__Excerpt from a dataset__.

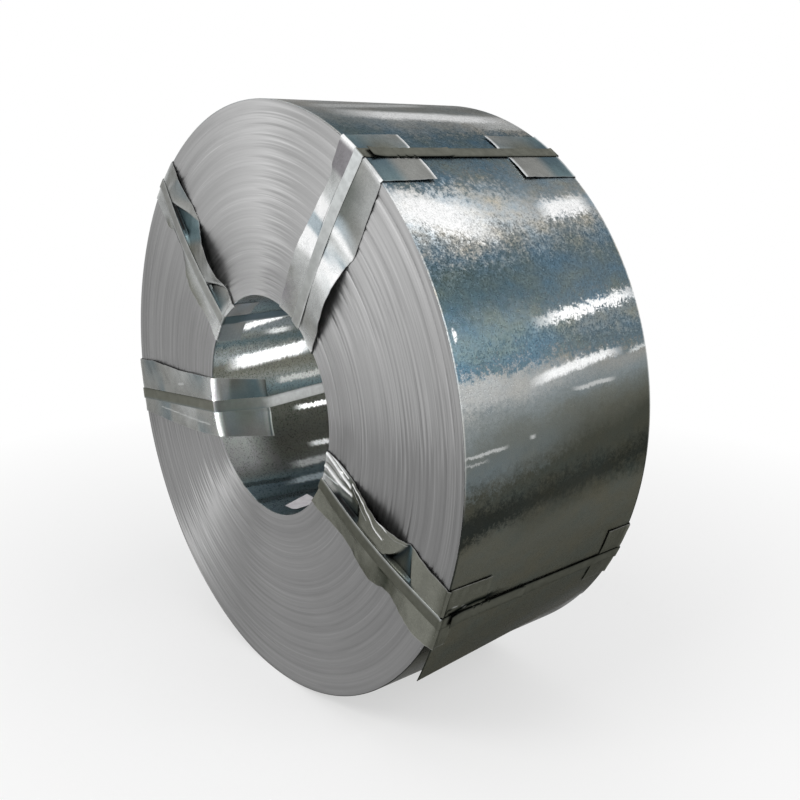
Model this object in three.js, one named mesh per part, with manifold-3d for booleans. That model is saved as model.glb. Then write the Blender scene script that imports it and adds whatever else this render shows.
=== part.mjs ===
// A coil of galvanised steel strip, standing on its rim with its eye level and four straps through the eye.
// Millimetres, +Z up. The eye runs along Y and the origin lies on the floor under the middle of the coil.
// Angles are measured round the eye from +X towards +Z, as seen from the front (the -Y end).
import * as THREE from "three";
import { mergeVertices } from "three/addons/utils/BufferGeometryUtils.js";
import Module from "manifold-3d";

// The wound strip.
const OUTER_DIAMETER = 1342;
const BORE_DIAMETER = 508;
const STRIP_WIDTH = 522;
const STRIP_GAUGE = 1.2;
const COIL_FACETS = 90;

// The ends of the coil: bands of wraps that stand a little back from their neighbours,
// and a few outer wraps that have sprung clear of the rest.
const END_BANDS = 7;
const BAND_SETBACK = 1.2;
const BAND_EDGE = 1.5;
const SPRUNG_WRAPS = 5;
const SPRUNG_GAP = 2;
const SPRUNG_DEPTH = 9;

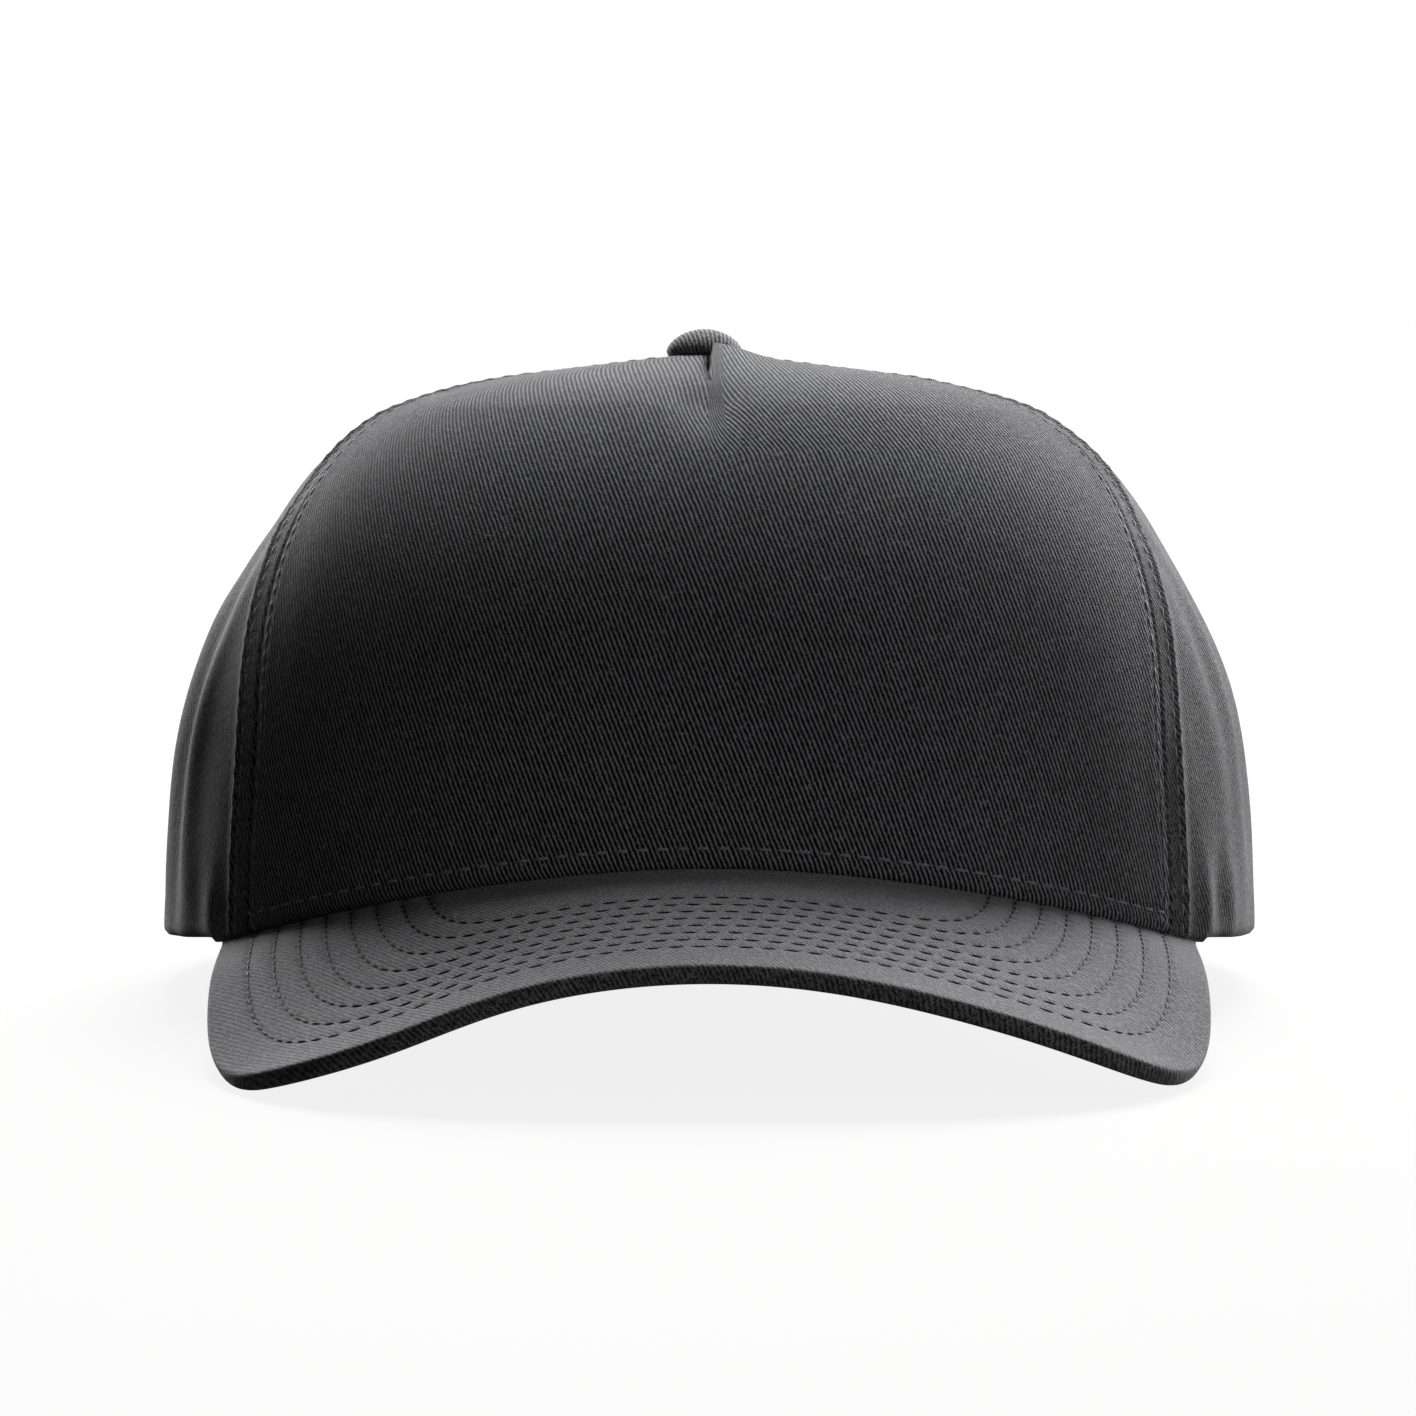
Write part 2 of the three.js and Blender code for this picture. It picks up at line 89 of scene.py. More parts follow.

__Exercise prompt__.
Output the lines above verbatim and in full.

__Full solution__.
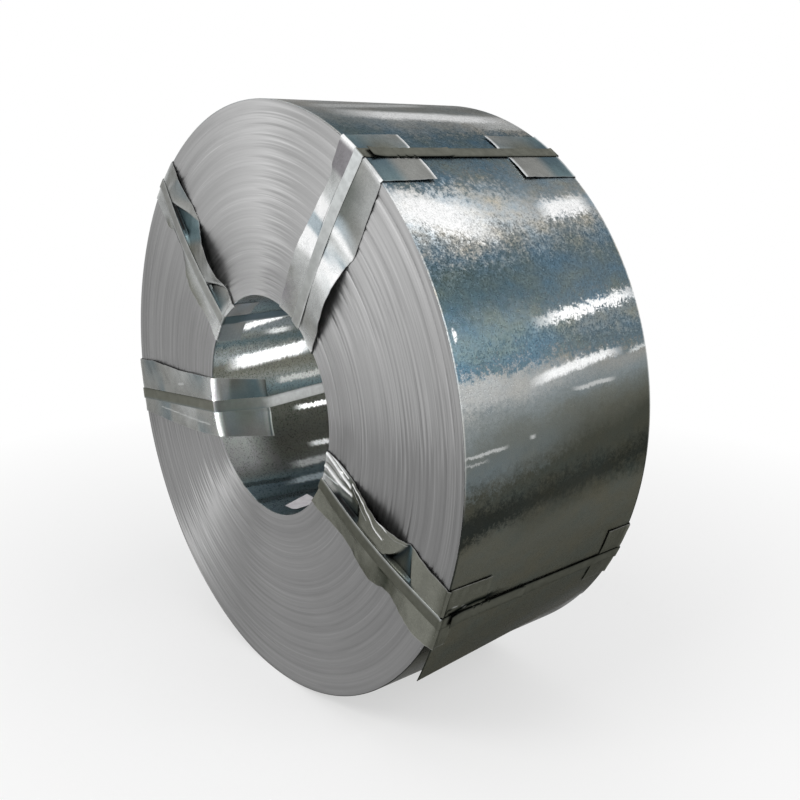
Model this object in three.js, one named mesh per part, with manifold-3d for booleans. That model is saved as model.glb. Then write the Blender scene script that imports it and adds whatever else this render shows.
=== part.mjs ===
// A coil of galvanised steel strip, standing on its rim with its eye level and four straps through the eye.
// Millimetres, +Z up. The eye runs along Y and the origin lies on the floor under the middle of the coil.
// Angles are measured round the eye from +X towards +Z, as seen from the front (the -Y end).
import * as THREE from "three";
import { mergeVertices } from "three/addons/utils/BufferGeometryUtils.js";
import Module from "manifold-3d";

// The wound strip.
const OUTER_DIAMETER = 1342;
const BORE_DIAMETER = 508;
const STRIP_WIDTH = 522;
const STRIP_GAUGE = 1.2;
const COIL_FACETS = 90;

// The ends of the coil: bands of wraps that stand a little back from their neighbours,
// and a few outer wraps that have sprung clear of the rest.
const END_BANDS = 7;
const BAND_SETBACK = 1.2;
const BAND_EDGE = 1.5;
const SPRUNG_WRAPS = 5;
const SPRUNG_GAP = 2;
const SPRUNG_DEPTH = 9;

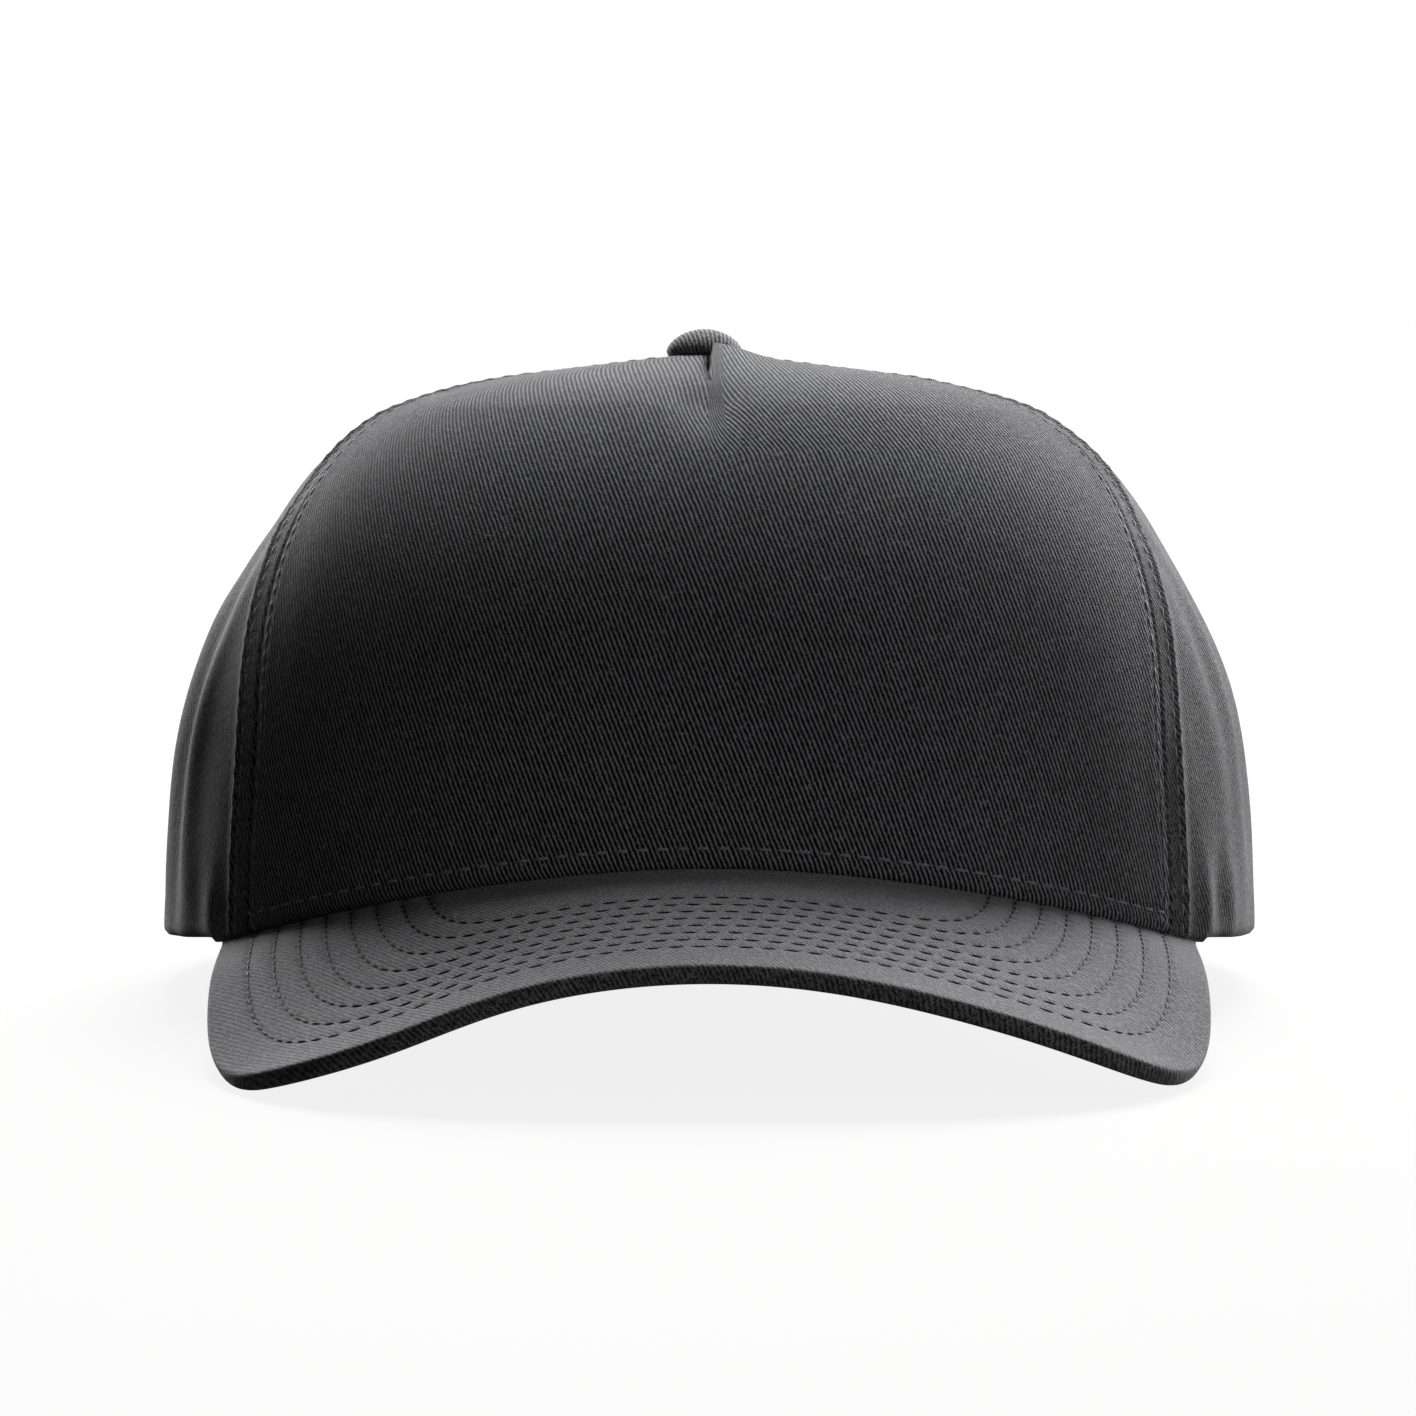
Write part 2 of the three.js and Blender code for this picture. It picks up at line 89 of scene.py. More parts follow.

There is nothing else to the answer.